The beauty of travel is that we fall in love with the newness of our experiences. Everything is fresh and exciting, just as it is with a new relationship. Perhaps that is why people love travel so much ~ it helps them fall in love over and over again. We crave that which makes us feel alive.

Some of my most memorable moments while traveling were not monumental in nature, but simple, quiet moments. I am reminded over and over again that to be child like in wonder is the root of happiness. 

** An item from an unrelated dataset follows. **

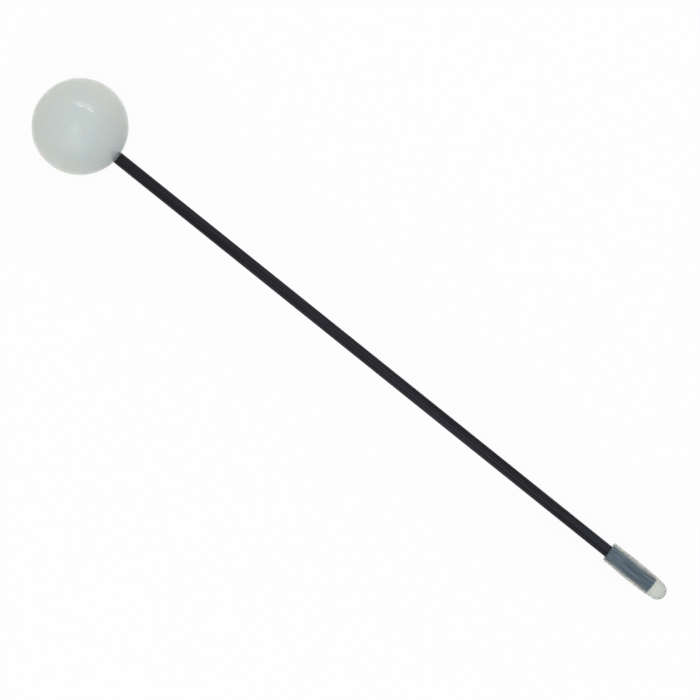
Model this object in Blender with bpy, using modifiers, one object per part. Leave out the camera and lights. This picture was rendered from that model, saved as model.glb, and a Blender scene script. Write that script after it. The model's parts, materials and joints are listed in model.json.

While I was in Peru, I did a homestay on Amantani Island on Lake Titicaca. As we got off the boat, we were greeted by the owner of the house, his wife and their four year old son, Christian. Christian was wide eyed and so happy to see us. As we made the trek to the house, he ran along side me, arms swinging by his side and as he ran, a dragonfly flew next to him. Christian trotted along side the dragonfly, surprised by it's presence and reached out to it and welcomed it ~ literally, he laughed and said, " Hola!!"  It was as if they were friends, the dragonlfy and the boy. Christian began singing as we walked and asked me, " Te gusta cantar?" ( Do you like to sing?) I told him yes but that I'm  not that great at it. I asked him if he liked to sing and he replied, " Sii! Yo canto a las abejas en el jardin y me escuchan." Translation: Yes! I sing to the bees in the garden and they listen to me. 

Christian.


Every last thing in me that have ever weighed me down in life disappeared as I talked with Christian. He was the light that shines in the world that I needed to see.  He was the messenger I needed to meet to remind me to continue to embrace the magic of simple moments, to embrace all beings for their worth and to never stop singing the songs of life to any and all that will listen. He was a four year old Peruvian child in love with life and he was everything that my soul needed to experience. 

My wish for you is that you experience moments of such pure joy in life that render you speechless. These moments, like seedlings, get implanted in our souls and with the right amount of nurturing and attention, will continue to grow in ways you'd never imagined.